The solution, I believe and hope, is not giving into fear.  Your students need you not to quit.  They need you not to stop caring.  They need you to take risks.  They need you to keep being innovative and to find the courage to empathize and keep trying for your students.

Margaret Wheatley writes wisely that one way to address our fears is to use our curiosity to transform fear:

We can stay where we are and bravely investigate our fear.  We can move toward it, curious about it. We can even interview it … What’s important is to question the fear itself … Our investigation moves us closer and closer, and then the fear begins to change. Paradoxically, the more we engage directly with it, the less fearful it becomes.

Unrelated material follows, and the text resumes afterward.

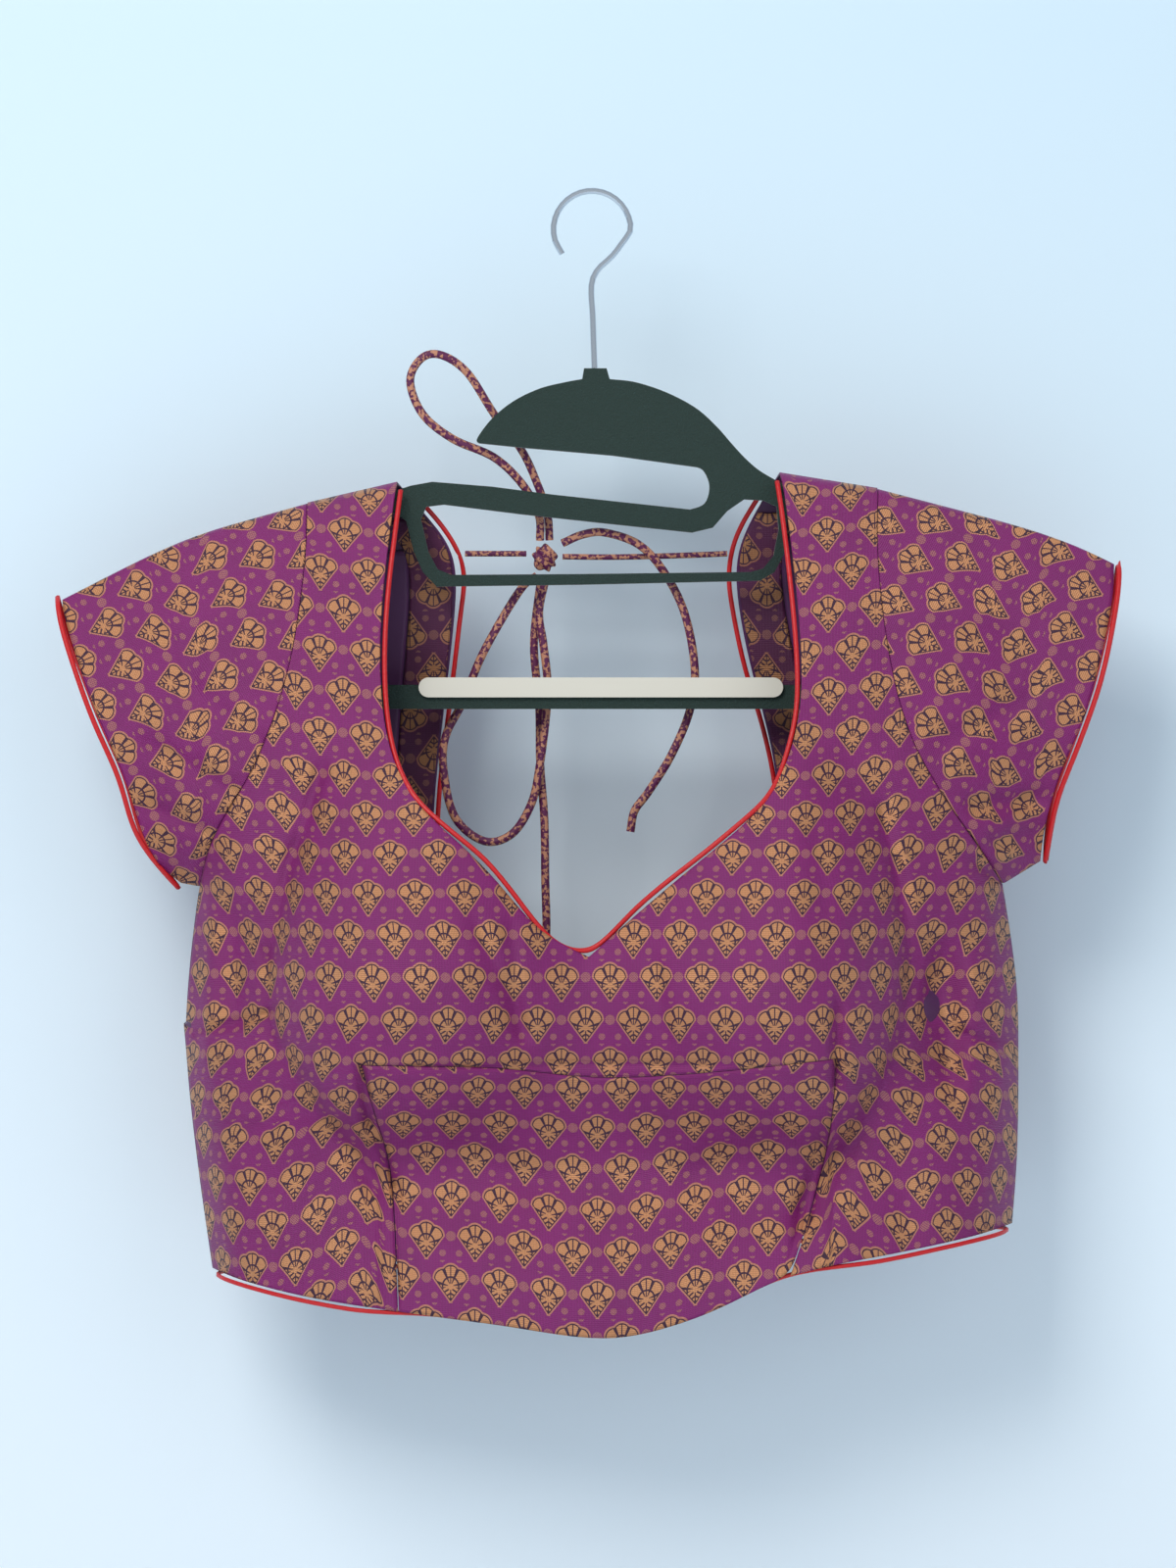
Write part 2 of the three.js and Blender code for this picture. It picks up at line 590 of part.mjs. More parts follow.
function cord(name) {
  const taut = name.includes('taut');
  return tube(vectors(ROUTES[name]), taut ? TAUT_RADIUS : CORD_RADIUS, CORD_STEPS[name]);
}

function knot() {
  const ball = new THREE.SphereGeometry(1, 12, 8);
  ball.scale(6.2, 4.2, 6.8);
  ball.translate(-22.8, 14, -174);
  return ball;
}

// ---------------------------------------------------------------- hanger
const ARM_DROP = 2.6; // below the shoulder line, so that the cloth lies on the arm
const ARM_HEIGHT = 12;
const BAR_TOP = -235.5;
const BAR_BOTTOM = -247;

function plateOutline() {
  const shape = new THREE.Shape();
  const draw = (points) => points.forEach(([x, z]) => shape.lineTo(x, z));
  const curve = (points) => shape.splineThru(points.map(([x, z]) => new THREE.Vector2(x, z)));
  shape.moveTo(7, -83.8);
  shape.lineTo(8.5, -89);
  curve([[21, -90.5], [36, -95.5], [50, -103], [60, -112], [67, -120], [73.5, -127], [80.5, -133], [90, -138.5]]);
  draw([[110, -142], [137, -146.5], [204, -164.5]]);
  curve([[211, -169], [213, -180], [206, -206], [196, -232], [186, -243], [176, BAR_BOTTOM]]);
  shape.lineTo(-172, BAR_BOTTOM);
  curve([[-182, -243], [-192, -232], [-202, -209], [-208, -184], [-205, -176], [-198, -171.5]]);
  draw([[-181, -166.3], [-136.5, -153], [-110, -145.8], [-93, -142], [-86.5, -140], [-76.5, -138.2]]);
  draw([[-48, -140.5], [-19, -144.3], [47, -151.5]]);
  curve([[54, -148.5], [56.3, -140], [53, -132.3], [47, -130.6]]);
  draw([[10, -125.5], [-33.5, -121.7], [-54, -119.6]]);
  curve([[-55, -117.4], [-48, -108], [-37.5, -99.5], [-25, -93.5], [-13, -90.5], [-4.7, -89]]);
  shape.lineTo(-3.8, -83.8);
  shape.closePath();
  return shape;
}

// The four-sided window under the crossbar.
function frameHole() {
  const hole = new THREE.Shape();
  const points = [
    [-79.5, -150], [-71, -149], [-33.5, -153.7], [10, -158.4], [48, -162.4], [58, -160], [65, -152], [73, -146.5],
    [82, -147], [88.5, -150], [89.5, -161], [87, -173.5], [82, -179.8], [76, -181.4], [-5, -182.4], [-67.5, -182.8],
    [-74, -180], [-78.5, -171.5], [-82, -156],
  ];
  hole.moveTo(...points[0]);
  points.slice(1).forEach(([x, z]) => hole.lineTo(x, z));
  hole.closePath();
  return hole;
}

// The space between the arms, the window's frame and the trouser bar.
function barHole() {
  const hole = new THREE.Shape();
  const underArm = (shoulder) => shoulder.map(([x, z]) => [x, z - ARM_DROP - ARM_HEIGHT]);
  const right = underArm([[110, -137], [137, -141], [198, -157.5]]);
  const left = underArm([[-190, -163.2], [-136.5, -148], [-112, -141]]);
  const points = [
    [93.5, -154], [92, -173], [87.5, -181.4], [80.5, -185.5], [-5, -187.4], [-74.5, -188.3],
    [-81, -181.5], [-85.5, -171.5], [-89, -157], [-94, -153],
    ...left.reverse(), [-198, -184], [-192, -208], [-183, -228], [-174, BAR_TOP],
    [178, BAR_TOP], [187, -228], [196, -206], [202, -182], ...right.reverse(), [98, -150.5],
  ];
  hole.moveTo(...points[0]);
  points.slice(1).forEach(([x, z]) => hole.lineTo(x, z));
  hole.closePath();
  return hole;
}

function hook() {
  const shank = [[1.2, 0, -83.5], [0.4, 0, -60], [0, 0, -42], [3, 0, -36], [9.5, 0, -30], [14.5, 0, -23.5]];
  const arc = range(10).map((k) => {
    const angle = (k / 9) * (Math.PI * 1.22);
    return [HOOK_RADIUS * Math.cos(angle), 0, HOOK_CENTRE + HOOK_RADIUS * Math.sin(angle)];
  });
  return tube(vectors([...shank, ...arc]), WIRE_RADIUS, 40, 10);
}

// ---------------------------------------------------------------- booleans: the hanger plate, and the grip cut to sit over its bar
const wasm = await Module();
wasm.setup();

function solidOf(geometry) {
  const bare = geometry.clone();
  bare.deleteAttribute('normal');
  bare.deleteAttribute('uv');
  const merged = mergeVertices(bare, 1e-4);
  return new wasm.Manifold(new wasm.Mesh({
    numProp: 3,
    vertProperties: new Float32Array(merged.attributes.position.array),
    triVerts: new Uint32Array(merged.index.array),
  }));
}

function geometryOf(solid) {
  const mesh = solid.getMesh();
  const geometry = new THREE.BufferGeometry();
  geometry.setAttribute('position', new THREE.Float32BufferAttribute(mesh.vertProperties, 3));
  geometry.setIndex([...mesh.triVerts]);
  return geometry;
}

// A plate cut along Y from an outline in x and z.
function plateOf(outline, thickness, curveSegments) {
  const plate = new THREE.ExtrudeGeometry(outline, { depth: thickness, bevelEnabled: false, curveSegments });
  plate.translate(0, 0, -thickness / 2);
  return plate.rotateX(Math.PI / 2);
}

function hangerBody() {
  const windows = [frameHole(), barHole()].map((hole) => solidOf(plateOf(hole, PLATE * 2, 1)));
  return geometryOf(windows.reduce((body, hole) => body.subtract(hole), solidOf(plateOf(plateOutline(), PLATE, 4))));
}

// Trims a piece where it would touch a sheet of cloth.
function clearOf(geometry, sheet, inside = 0) {
  const clearance = solidOf(sheet.wall(WALL + inside + 2 * SEAM, SEAM));
  return geometryOf(solidOf(geometry).subtract(clearance).subtract(solidOf(sheet.wall())));
}

const GRIP = { from: -83, to: 91.5, top: -232, bottom: -241.5, thick: 2 };

function gripStrip() {
  const height = GRIP.top - GRIP.bottom;
  const middle = (GRIP.top + GRIP.bottom) / 2;
  const outline = new THREE.Shape();
  outline.absarc(GRIP.to - height / 2, middle, height / 2, -Math.PI / 2, Math.PI / 2, false);
  outline.absarc(GRIP.from + height / 2, middle, height / 2, Math.PI / 2, (3 * Math.PI) / 2, false);
  const strip = plateOf(outline, PLATE + 2 * (GRIP.thick + SEAM), 6);
  const slot = new THREE.BoxGeometry(400, PLATE + 2 * SEAM, 40);
  slot.translate(0, 0, BAR_TOP + SEAM - 20);
  return geometryOf(solidOf(strip).subtract(solidOf(slot)));
}

// ---------------------------------------------------------------- the object
const group = new THREE.Group();
const finish = (color, roughness, metalness = 0) => () => (
  new THREE.MeshStandardMaterial({ color, roughness, metalness })
);
const brocade = finish(0x8a2a58, 0.55);
const lining = finish(0x460046, 0.6);
const red = finish(0xd01822, 0.5);
const flock = finish(0x142d28, 0.9);
const steel = finish(0xc4ccd4, 0.25, 1);
const cream = finish(0xe1dccd, 0.5);

function add(name, geometry, material) {
  const mesh = new THREE.Mesh(geometry, material());
  mesh.name = name;
  group.add(mesh);
}

add('hanger_body', hangerBody(), flock);
add('hanger_hook', hook(), steel);
add('grip_strip', gripStrip(), cream);
const front = frontBodice();
add('front_bodice', front.wall(), brocade);
add('front_midriff', frontMidriff(), brocade);
['left', 'right'].forEach((side, i) => {
  const back = backHalf(i);
  const arm = sleeve(i);
  add(`back_${side}`, back.wall(), brocade);
  add(`sleeve_${side}`, arm.wall(), brocade);
  add(`back_facing_${side}`, backFacing(i), brocade);
  add(`back_lining_${side}`, backLining(i), lining);
  add(`neck_piping_back_${side}`, clearOf(backNeckPiping(i), back, FACING + SEAM), red);
  add(`cuff_piping_${side}`, clearOf(cuffPiping(i), arm), red);
});
add('neck_piping_front', clearOf(frontNeckPiping(), front), red);
add('hem_piping', hemPiping(), red);
Object.keys(ROUTES).forEach((name) => add(name, cord(name), brocade));
add('tie_knot', knot(), brocade);

export default group;
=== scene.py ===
# %% [markdown]
# # A brocade choli blouse on a flocked hanger
# The frame brings every piece in at its place, in metres, with +Z up and the front facing -Y.
# Cloth becomes a fine, soft shell on its frame piece, with listed creases. The brocade is
# worked out by nodes from real-size cloth coordinates.

import math

import bmesh
import bpy
import numpy as np
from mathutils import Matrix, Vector
from mathutils.bvhtree import BVHTree


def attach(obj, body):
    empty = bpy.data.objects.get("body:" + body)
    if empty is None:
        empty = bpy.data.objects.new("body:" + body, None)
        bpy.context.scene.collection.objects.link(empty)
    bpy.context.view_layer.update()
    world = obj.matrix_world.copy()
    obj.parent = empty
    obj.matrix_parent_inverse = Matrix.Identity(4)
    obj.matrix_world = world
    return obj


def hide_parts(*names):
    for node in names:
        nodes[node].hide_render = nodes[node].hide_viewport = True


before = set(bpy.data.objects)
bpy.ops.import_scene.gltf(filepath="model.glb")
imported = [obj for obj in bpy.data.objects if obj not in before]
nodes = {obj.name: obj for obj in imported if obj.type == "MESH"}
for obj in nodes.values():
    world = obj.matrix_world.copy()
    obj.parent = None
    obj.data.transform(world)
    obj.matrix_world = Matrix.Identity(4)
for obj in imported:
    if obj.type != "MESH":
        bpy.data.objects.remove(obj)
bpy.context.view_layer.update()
MM = 0.001
print("pieces in the frame:", len(nodes))

# %% [markdown]
# ## Shader maths
# A small class wraps a node socket, so that patterns read like ordinary sums.


# %% sockets that add up
class Value:
    def __init__(self, tree, socket):
        self.tree, self.socket = tree, socket

    def maths(self, operation, *others, swap=False):
        node = self.tree.nodes.new("ShaderNodeMath")
        node.operation = operation
        inputs = [self, *others]
        if swap:
            inputs.reverse()
        for place, item in zip(node.inputs, inputs):
            if isinstance(item, Value):
                self.tree.links.new(item.socket, place)
            else:
                place.default_value = item
        return Value(self.tree, node.outputs[0])

    def __add__(self, other):
        return self.maths("ADD", other)

    def __sub__(self, other):
        return self.maths("SUBTRACT", other)

    def __rsub__(self, other):
        return self.maths("SUBTRACT", other, swap=True)

    def __mul__(self, other):
        return self.maths("MULTIPLY", other)

    def __truediv__(self, other):
        return self.maths("DIVIDE", other)

    def __lt__(self, other):
        return self.maths("LESS_THAN", other)

    def __gt__(self, other):
        return self.maths("GREATER_THAN", other)

    __radd__ = __add__
    __rmul__ = __mul__


def either(a, b):
    return a.maths("MAXIMUM", b)


def disc(a, b, x, y, radius):
    """1 inside a circle."""
    dx, dy = a - x, b - y
    return (dx * dx + dy * dy) < radius * radius


def new_material(name):
    material = bpy.data.materials.new(name)
    material.use_nodes = True
    tree = material.node_tree
    return material, tree, tree.nodes["Principled BSDF"]


def blend_colour(tree, share, low, high):
    """Mixes two colours, each a tuple or a socket."""
    node = tree.nodes.new("ShaderNodeMix")
    node.data_type = "RGBA"
    tree.links.new(share.socket, node.inputs[0])
    for place, item in ((node.inputs[6], low), (node.inputs[7], high)):
        if isinstance(item, tuple):
            place.default_value = (*item, 1)
        else:
            tree.links.new(item, place)
    return node.outputs[2]


def noise(tree, vector, scale, detail=2.0):
    node = tree.nodes.new("ShaderNodeTexNoise")
    node.inputs["Scale"].default_value = scale
    node.inputs["Detail"].default_value = detail
    tree.links.new(vector, node.inputs["Vector"])
    return Value(tree, node.outputs["Fac"])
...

And you do not have to be alone as you take on the daunting task of investigating your fears. You can partner with the people commenting on this site, for example–our growing network of radical learners all over the world. We can help each other find the courage to steady ourselves, to find the courage to support us in doing what is best and stand up for students.

Jacqueline Novogratz, mentioned at the start of this post, also describes how she addresses fear: “It’s not that the fear isn’t there; it’s a commitment to looking at the fear and walking through it.” If we investigate our fears and move through them, we can realize our potential in whatever endeavor we take on. And no endeavor is more important that inspiring, empowering, educating, and liberating our students.